Devant la litanie des douleurs de notre monde magnifique et terrible, comment penser encore à célébrer la fête de Noël ? Cela n’est possible que si, humblement, nous nous dépouillons de toutes certitudes et espérances purement humaines et que nous ouvrons nos cœurs à la présence secrète de Celui qui est venu et qui revient dans l’Esprit nous donner la vie éternelle. Jusqu’au dernier jour, en effet, le temps de la grâce et du Royaume coexiste avec le temps de la malice et du chaos.
En ce temps de la Nativité du Sauveur, nous célébrons la venue inimaginable de Dieu au cœur du monde et de nos vies humaines, ce que la Tradition appelle l’Incarnation divine. Chantons avec l’office de Noël :
« Écoute, ciel, et tends l’oreille, terre ! Que vacillent tes fondements et que la crainte s’empare des enfers, car le Dieu Créateur a revêtu la forme de la chair et Celui qui de sa main puissante a créé le monde se montre au cœur de la création. Ô mystère profond de la richesse, de la sagesse et de la connaissance de Dieu ! Que ses jugements sont insondables et ses voies impénétrables ! »
Saint Jean Damascène, dans l’Hirmos de la 1re ode du canon des matines de Noël (directement repris du Discours 38 de saint Grégoire le Théologien) clame :
« Le Christ naît, glorifiez-Le ; le Christ descend des cieux, allez à sa rencontre ! Le Christ est sur terre, relevez-vous ! Chantez le Seigneur, toute la terre et, dans votre joie, peuples, célébrez-Le, car Il s’est couvert de gloire ! »
Cette gloire dont le Seigneur S’est revêtu est celle de l’humilité et de l’amour, déjà présente dans la petite grotte de Bethléem où le divin enfant est contraint de loger sur la paille entre un âne et un bœuf, puisque toutes les hôtelleries des environs affichent complet et qu’« il n’y a pas un endroit où le Fils de l’homme peut reposer la tête » (Mt 8,20).
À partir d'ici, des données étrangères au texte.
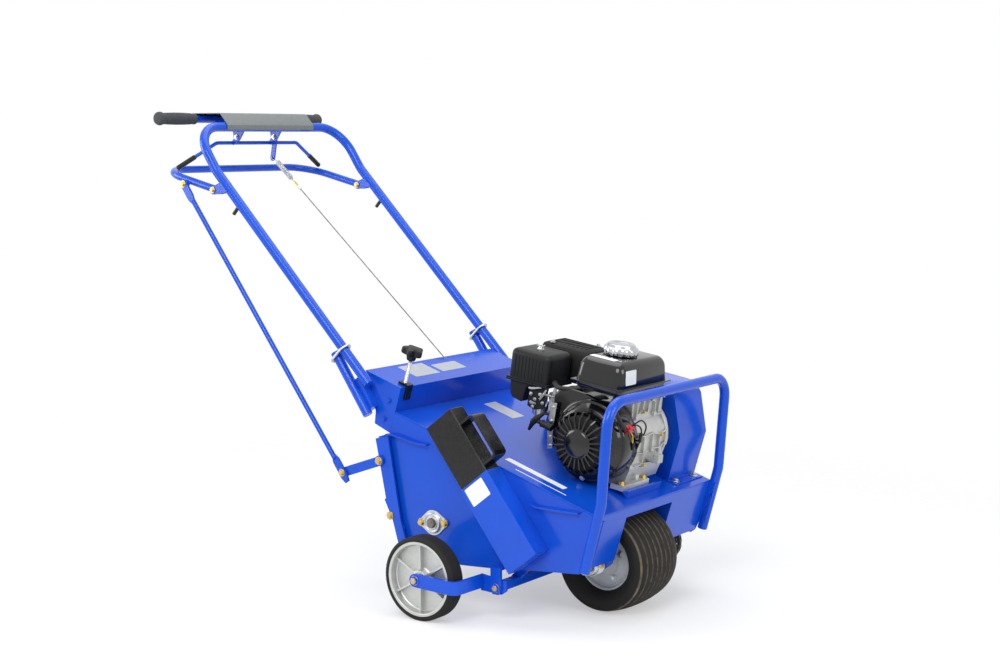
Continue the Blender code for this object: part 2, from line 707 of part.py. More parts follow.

C’est le grand mystère caché depuis la fondation du monde : la venue de Dieu parmi les hommes. « Il est venu chez Lui et les siens ne l’ont pas reçu, mais à ceux qui L’ont reçu, à ceux qui croient en son Nom, Il a donné le pouvoir de devenir enfants de Dieu » (Jn 1, 11-12).
Saint Tikhône de Zadonsk (xviiie s.) nous invite à entendre cet appel : « Maintenant, il ne nous reste plus qu’à savoir comment nous pouvons faire venir le Christ dans notre maison. Nous savons qu’il ne dédaigne pas même une chaumière. Plus encore, il se tient à la porte et Il frappe, comme Il le dit dans l’Apocalypse. Pour nous, Il est venu dans un sein virginal et, s’étant formé un corps du sang de la Vierge, Il est né d’une façon miraculeuse. Il ne haïra pas non plus notre misérable hutte, si nous Le prions avec humilité, car Il est miséricordieux et ami des hommes, et Il cède aux humbles demandes. »
Face à l’indécence de la violence, demandons avec saint Jean Damascène au nouveau-né Prince de la Paix : « Tu viens ramener la nature humaine égarée, des collines désertes aux pacages fleuris, ô Résurrection des nations ! Mets fin à la puissance brutale de l’homicide, Toi qui providentiellement es apparu comme homme et comme Dieu ! » (tropaire de la 8e ode du canon des matines de Noël).
Dans le récit de la conversion de la Rous’ de Kiev, la Chronique de Nestor rapporte que ce qui manquait aux religions des différents peuples visités au xe siècle par les envoyés du prince Vladimir, c’était la joie, la légèreté du cœur, qu’ils trouvèrent en assistant à la Divine Liturgie célébrée à Sainte-Sophie de Constantinople. Aussi confièrent-ils à leur retour : « Il n’y a pas ailleurs sur la terre une telle beauté ! »
Recherchons donc et cultivons avec toute l’attention requise cette joie de la rencontre intérieure de l’enfant-Dieu descendu dans la crèche de nos cœurs ; joie aussi de la quête et de l’approfondissement, en Église, du mystère de la Divino-humanité de Celui qui a désiré se rendre accessible dans le Saint-Esprit.
Au nom de tous mes collègues, je vous présente nos vœux de paix, d’espérance et de joie pour les fêtes de Noël et de la Théophanie, et pour la Nouvelle Année.